We chose her preschool because we loved the feel and the curriculum. It was semi accessible. The classrooms and playgrounds were wheel friendly, while the administrative offices and “big room” where most events happened, were not. The teachers and administration were always accommodating of my needs.

I want to stress that asking for accommodations as a parent does not compromise your child’s experience; it only enhances it. Every time I’ve shown up in my daughter’s class or attend an event her day gets that much better. Whether you use crutches, wheels, or a vent, your child wants you there. We celebrate diversity in our house. We shake off the “inspiring” situations when people see me buying groceries or breathing. As for the negative people, we hope that they have a really wonderful day…somewhere else.
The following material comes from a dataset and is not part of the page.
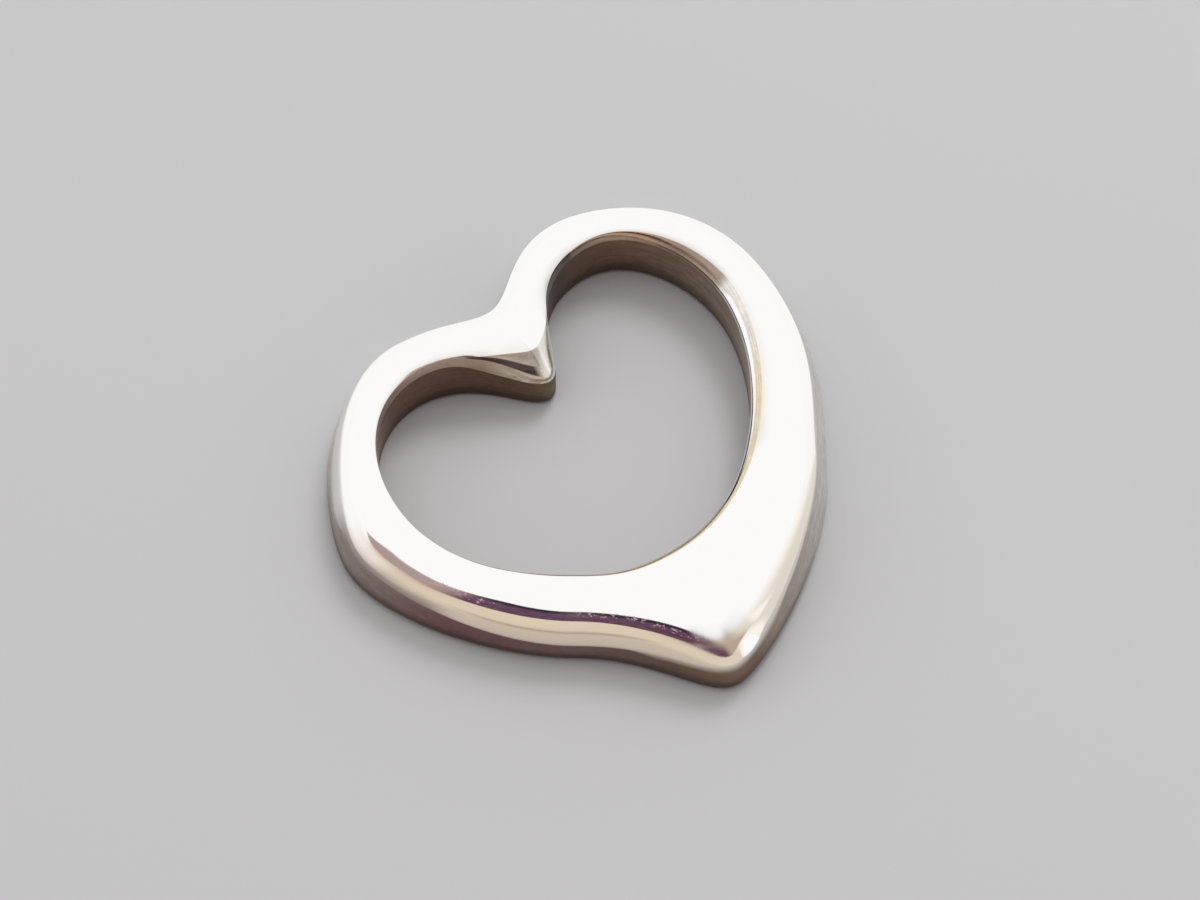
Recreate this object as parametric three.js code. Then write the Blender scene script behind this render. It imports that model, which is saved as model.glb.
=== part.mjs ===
// An open heart pendant: one cast silver band, bent into a heart and polished, that slides on a chain.
// It lies on its flat back at z = 0, with the notch towards +Y and the tip towards -Y. Millimetres.
import * as THREE from 'three';

// Overall size
const pendantWidth = 22;
const pendantHeight = 22.55;
const pendantThickness = 2.72;
const side = pendantWidth / 2;
const top = pendantHeight / 2;

// The heart has eight turns. Each list below has one value for each of them, anticlockwise:
// notch, left lobe, left side, left flank, tip, right flank, right side, right lobe.
const notch = 0;
const tip = 4;

// The outside outline at each turn: where it is, the way it runs there in degrees anticlockwise from +X, and how
// full its curve is before and after the turn, as a share of the straight distance to the neighbouring turn
const outsideX = [-0.33, -4.25, -side, -5.21, -0.17, 7.99, side, 4.42];
const outsideY = [top - 2.51, top - 1.92, 1.27, 4.44 - top, -top, 6.54 - top, 3.99, top];
const outsideHeading = [188.4, 180, 270, -31.1, 0, 61.5, 90, 180];
const outsideFullBefore = [0.21, 0.49, 0.2, 0.354, 0.213, 0.36, 0.433, 0.205];
const outsideFullAfter = [0.24, 0.39, 0.24, 0.518, 0.115, 0.33, 0.57, 0.46];

// The inside outline: one band width in from the outside one, running at a slightly different angle
const bandWidth = [4.33, 2.42, 2.65, 2.55, 5.63, 3.4, 2.71, 2.36];
const insideSwing = [-11.6, 2, 3.2, 0.8, 2.5, -14.5, -2, 8.8];
const insideFullBefore = [0.208, 0.5, 0.452, 0.488, 0.5, 0.5, 0.22, 0.4];
const insideFullAfter = [0.195, 0.335, 0.28, 0.295, 0.215, 0.44, 0.38, 0.6];

// Section of the band: an upright inner wall, a roll over its rim, a dome, and an upright outer wall
const rollWidth = [0.1, 0.08, 0.08, 0.3, 0.4, 0.45, 0.55, 0.11];
const rimDrop = [1.2, 0.63, 0.46, 0.3, 0.3, 0.3, 0.29, 0.3]; // how far the inner rim lies below the crown
const domeReach = [1.4, 1.4, 2.8, 2.5, 2.5, 1.7, 1.4, 1.4]; // how far the dome falls over, in from the outer wall
const domeFullness = [1.4, 1.4, 1.65, 2.75, 1.67, 2.62, 1.4, 1.4]; // power of the curve: 2 is an ellipse
const outerWallTop = [2.37, 2.37, 1.55, 1.16, 1.48, 2.4, 2.37, 2.37];
const outerWallLean = [0.51, 0.55, 0.28, 0, 0.19, 0.46, 0.54, 0.54]; // how far in the wall's top lies
const cuspCrownDip = 0.12;
const rollStartAngle = 20; // degrees of the roll's quarter curve that the sharp inner rim cuts off
const rollFullness = 1.6;
const domeEndAngle = 75; // degrees of the dome's quarter curve at which the outer wall cuts it off
const domeReachEase = 0.3;
const innerFootRadius = 0.3;
const outerFootHeight = 0.45;
const outerFootInset = 0.3;

// The roll widens to a nearly flat bevel at the cusp
const cuspRollWidth = 1.15;
const cuspRollFullness = 1.15;
const cuspReachLeft = 3.3;
const cuspReachRight = 3;

// Fineness of the surface
const stationPitch = 0.42;
const stationCrowding = 0.5; // spacing at the notch and the tip, as a share of the mean spacing
const innerFootSteps = 3;
const rollSteps = 5;
const domeSteps = 13;
const outerFootSteps = 4;

const radians = THREE.MathUtils.degToRad;

// A turn of an outline: a point, the way the outline runs there, and how full its curve is before and after
function turn(x, y, headingDegrees, fullBefore, fullAfter) {
  const heading = radians(headingDegrees);
  return {
    point: new THREE.Vector2(x, y),
    direction: new THREE.Vector2(Math.cos(heading), Math.sin(heading)),
    fullBefore,
    fullAfter,
  };
}

function outsideTurns() {
  return outsideX.map((x, k) => (
    turn(x, outsideY[k], outsideHeading[k], outsideFullBefore[k], outsideFullAfter[k])
  ));
}

function insideTurns(outer) {
  return outer.map(({ point, direction }, k) => {
    const x = point.x - direction.y * bandWidth[k];
    const y = point.y + direction.x * bandWidth[k];
    return turn(x, y, outsideHeading[k] + insideSwing[k], insideFullBefore[k], insideFullAfter[k]);
  });
}

// One curve from each turn to the next
function spans(turns) {
  return turns.map((from, index) => {
    const to = turns[(index + 1) % turns.length];
    const distance = from.point.distanceTo(to.point);
    return new THREE.CubicBezierCurve(
      from.point,
      from.point.clone().addScaledVector(from.direction, from.fullAfter * distance),
      to.point.clone().addScaledVector(to.direction, -to.fullBefore * distance),
      to.point,
    );
  });
}

// Shares of a span at which sections stand, crowded towards a sharp turn at its start or its end
function stationShares(count, crowdedStart, crowdedEnd) {
  const ease = (t) => t * (stationCrowding + (1 - stationCrowding) * t);
  return Array.from({ length: count }, (_, index) => {
    const t = index / count;
    if (crowdedStart) return ease(t);
    if (crowdedEnd) return 1 - ease(1 - t);
    return t;
  });
}

// Pairs of points, inside and outside, that each section of the band joins, and which turns they lie between
function sectionStations() {
  const outerSpans = spans(outsideTurns());
  const innerSpans = spans(insideTurns(outsideTurns()));
  const stations = [];
  outerSpans.forEach((outerSpan, from) => {
    const to = (from + 1) % outerSpans.length;
    const count = Math.round(outerSpan.getLength() / stationPitch);
    const starts = from === notch || from === tip;
    const ends = to === notch || to === tip;
    for (const share of stationShares(count, starts, ends)) {
      stations.push({
        outer: outerSpan.getPointAt(share),
        inner: innerSpans[from].getPointAt(share),
        from,
        to,
        share,
      });
    }
  });
  return stations;
}

// A listed value at a station, easing from one turn to the next
function easedBetween(values, { from, to, share }) {
  return THREE.MathUtils.lerp(values[from], values[to], THREE.MathUtils.smoothstep(share, 0, 1));
}

// 1 at the cusp, easing to 0 over a reach on either side of it, measured along the inside outline
function cuspShares(stations) {
  const travelled = [0];
  stations.forEach(({ inner }, index) => {
    travelled.push(travelled[index] + inner.distanceTo(stations[(index + 1) % stations.length].inner));
  });
  const around = travelled[stations.length];
  return stations.map((_, index) => {
    const fromLeft = travelled[index] / cuspReachLeft;
    const fromRight = (around - travelled[index]) / cuspReachRight;
    return 0.5 + 0.5 * Math.cos(Math.PI * Math.min(fromLeft, fromRight, 1));
  });
}

// A point on a quarter of a rounded corner, from [0, 1] at the top to [1, 0] at the side
function quarter(angle, fullness) {
  return [Math.sin(angle) ** (2 / fullness), Math.max(Math.cos(angle), 0) ** (2 / fullness)];
}

// The section's outline as [distance out from the inner wall, height], from the inner foot over the top
// and down to the foot of the outside; the flat back closes it.
function sectionOutline(station, band, cuspShare) {
  const crown = pendantThickness - cuspCrownDip * cuspShare;
  const rim = pendantThickness - easedBetween(rimDrop, station);
  const roll = THREE.MathUtils.lerp(easedBetween(rollWidth, station), cuspRollWidth, cuspShare);
  const outline = [];
  for (let step = 0; step <= innerFootSteps; step += 1) {
    const angle = ((Math.PI / 2) * step) / innerFootSteps;
    outline.push([innerFootRadius * (1 - Math.sin(angle)), innerFootRadius * (1 - Math.cos(angle))]);
  }
  outline.push([0, (innerFootRadius + rim) / 2], [0, rim]);

  const rollStart = radians(rollStartAngle);
  const rollPower = THREE.MathUtils.lerp(rollFullness, cuspRollFullness, cuspShare);
  const [upStart, inStart] = quarter(rollStart, rollPower);
  for (let step = 1; step <= rollSteps; step += 1) {
    const angle = rollStart + ((Math.PI / 2 - rollStart) * step) / rollSteps;
    const [up, inward] = quarter(angle, rollPower);
    outline.push([roll * (1 - inward / inStart), rim + ((crown - rim) * (up - upStart)) / (1 - upStart)]);
  }

  const wallTop = easedBetween(outerWallTop, station);
  const domeEnd = band - easedBetween(outerWallLean, station);
  const room = domeEnd - roll;
  const spare = (room - easedBetween(domeReach, station)) / domeReachEase;
  const reach = room - domeReachEase * Math.log1p(Math.exp(spare));
  const fullness = easedBetween(domeFullness, station);
  const [outEnd, upEnd] = quarter(radians(domeEndAngle), fullness);
  for (let step = 1; step <= domeSteps; step += 1) {
    const [out, up] = quarter((radians(domeEndAngle) * step) / domeSteps, fullness);
    const height = wallTop + ((crown - wallTop) * (up - upEnd)) / (1 - upEnd);
    outline.push([domeEnd - reach * (1 - out / outEnd), height]);
  }

  for (let step = 0; step <= outerFootSteps; step += 1) {
    const angle = ((Math.PI / 2) * step) / outerFootSteps;
    outline.push([band - outerFootInset * (1 - Math.cos(angle)), outerFootHeight * (1 - Math.sin(angle))]);
  }
  return outline;
}

// Sections joined into one closed skin, like a tube that meets itself at the notch
function bandGeometry() {
  const stations = sectionStations();
  const cusp = cuspShares(stations);
  const positions = [];
  let pointsPerSection = 0;
  stations.forEach((station, index) => {
    const across = station.outer.clone().sub(station.inner);
    const band = across.length();
    across.normalize();
    const outline = sectionOutline(station, band, cusp[index]);
    pointsPerSection = outline.length;
    for (const [out, height] of outline) {
      positions.push(station.inner.x + across.x * out, station.inner.y + across.y * out, height);
    }
  });

  const triangles = [];
  for (let station = 0; station < stations.length; station += 1) {
    const here = station * pointsPerSection;
    const next = ((station + 1) % stations.length) * pointsPerSection;
    for (let point = 0; point < pointsPerSection; point += 1) {
      const after = (point + 1) % pointsPerSection;
      triangles.push(here + point, here + after, next + point);
      triangles.push(here + after, next + after, next + point);
    }
  }

  const geometry = new THREE.BufferGeometry();
  geometry.setAttribute('position', new THREE.Float32BufferAttribute(positions, 3));
  geometry.setIndex(triangles);
  geometry.computeVertexNormals();
  return geometry;
}

function polishedSilver() {
  return new THREE.MeshStandardMaterial({ color: 0xdcd7ce, roughness: 0.12, metalness: 1 });
}

const openHeart = new THREE.Mesh(bandGeometry(), polishedSilver());
openHeart.name = 'open_heart';

const pendant = new THREE.Group();
pendant.add(openHeart);

export default pendant;
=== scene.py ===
# An open heart pendant, cast in one piece in sterling silver and polished by hand. It lies on its flat back
# on a pale stone slab. Lengths are in metres, with +Z up, the notch of the heart towards +Y and its tip
# towards -Y.
import math

import bpy
import numpy as np
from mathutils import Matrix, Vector


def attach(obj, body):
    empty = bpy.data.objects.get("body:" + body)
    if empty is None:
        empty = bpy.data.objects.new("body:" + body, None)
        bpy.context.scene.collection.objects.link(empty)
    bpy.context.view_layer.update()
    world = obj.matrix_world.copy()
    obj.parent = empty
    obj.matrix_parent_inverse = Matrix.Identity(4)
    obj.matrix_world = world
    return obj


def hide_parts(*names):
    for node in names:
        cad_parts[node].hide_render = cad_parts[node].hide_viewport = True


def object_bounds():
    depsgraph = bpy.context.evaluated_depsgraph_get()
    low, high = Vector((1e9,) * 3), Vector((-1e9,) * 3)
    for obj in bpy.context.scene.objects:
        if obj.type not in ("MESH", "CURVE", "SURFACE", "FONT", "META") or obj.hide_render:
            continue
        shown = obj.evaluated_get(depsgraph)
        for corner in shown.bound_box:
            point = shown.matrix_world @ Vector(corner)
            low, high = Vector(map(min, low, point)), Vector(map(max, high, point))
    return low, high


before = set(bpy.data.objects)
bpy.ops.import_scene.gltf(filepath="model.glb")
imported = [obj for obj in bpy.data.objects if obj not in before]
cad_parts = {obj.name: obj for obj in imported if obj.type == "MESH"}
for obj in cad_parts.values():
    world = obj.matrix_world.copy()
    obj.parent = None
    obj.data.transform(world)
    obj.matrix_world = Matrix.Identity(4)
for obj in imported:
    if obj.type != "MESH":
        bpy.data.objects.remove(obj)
cad_low, cad_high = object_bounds()
mm = 0.001

# The camera. A long lens looks down steeply at the heart from its tip's side, turned so that the larger lobe
# is at the upper right. right and away are the picture's own directions on the slab, in the model's frame.
camera_azimuth = math.radians(-30.8)
camera_elevation = math.radians(56)
camera_distance = 322 * mm
sensor_width = 36  # in millimetres, as the lens is
picture_width = 48.94 * mm  # what the picture takes in at the heart
picture_middle = Vector((0.914, 1.419, 0)) * mm

right = Vector((math.cos(camera_azimuth), math.sin(camera_azimuth), 0))
away = Vector((-math.sin(camera_azimuth), math.cos(camera_azimuth), 0))
to_camera = Vector((0, 0, math.sin(camera_elevation))) - away * math.cos(camera_elevation)

lens = bpy.data.cameras.new("camera")
lens.sensor_width = sensor_width
lens.lens = sensor_width * camera_distance / picture_width
lens.clip_start = 10 * mm
lens.clip_end = 10
camera = bpy.data.objects.new("camera", lens)
camera.location = picture_middle + to_camera * camera_distance
camera.rotation_mode = "QUATERNION"
camera.rotation_quaternion = (-to_camera).to_track_quat("-Z", "Y")
bpy.context.scene.collection.objects.link(camera)
bpy.context.scene.camera = camera


# The open heart. One band of silver, cast with a flat back, upright walls and a domed face, and wider at the
# cusp and at the tip. The dome is buffed to a mirror; the walls, which no buff reaches, keep the grain of the
# casting and have gone brown.
pendant_width = cad_high.x - cad_low.x
pendant_height = cad_high.y - cad_low.y
pendant_thickness = cad_high.z - cad_low.z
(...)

So far, her elementary school has been wheel-friendly. In an effort to be involved in her school experience, I volunteered as a classroom parent and co-lead her Girl Scout Troop. Everyone I worked with was amazing, creative and truly a blessing. We all played to our strengths. My wheels stopped being a mystery and were neither avoided nor focused on. The day I read to her class I answered a lot of questions from how to get around my house to how I cook dinner. The basic answer I do everything your mom does only a little bit different.

So, navigating narrow body-filled first-grade hallway, I stopped for quick catch-ups with parents, administrators, and kids and took pics of my amazing girl and her friends. On the way out, I only had one “OMG” when someone saw that they were in my way. I gave them a big smile and exited quickly.

One critical step: I always introduce myself to the teacher(s) ahead of time. I email saying I’m B’s mom and a wheelchair user. Usually, I include that it’s big, red and named Beast. Perhaps at Back to School Night, I’ll reveal its secret identity as Rudolph in case they have a stranded sleigh.

When you’ve punched your crip-card your whole life, or you’re getting acclimated to a new and different physical presence, you don’t stop being a parent. Show up, don’t apologize, you deserve to be there, and your child deserves you to be there.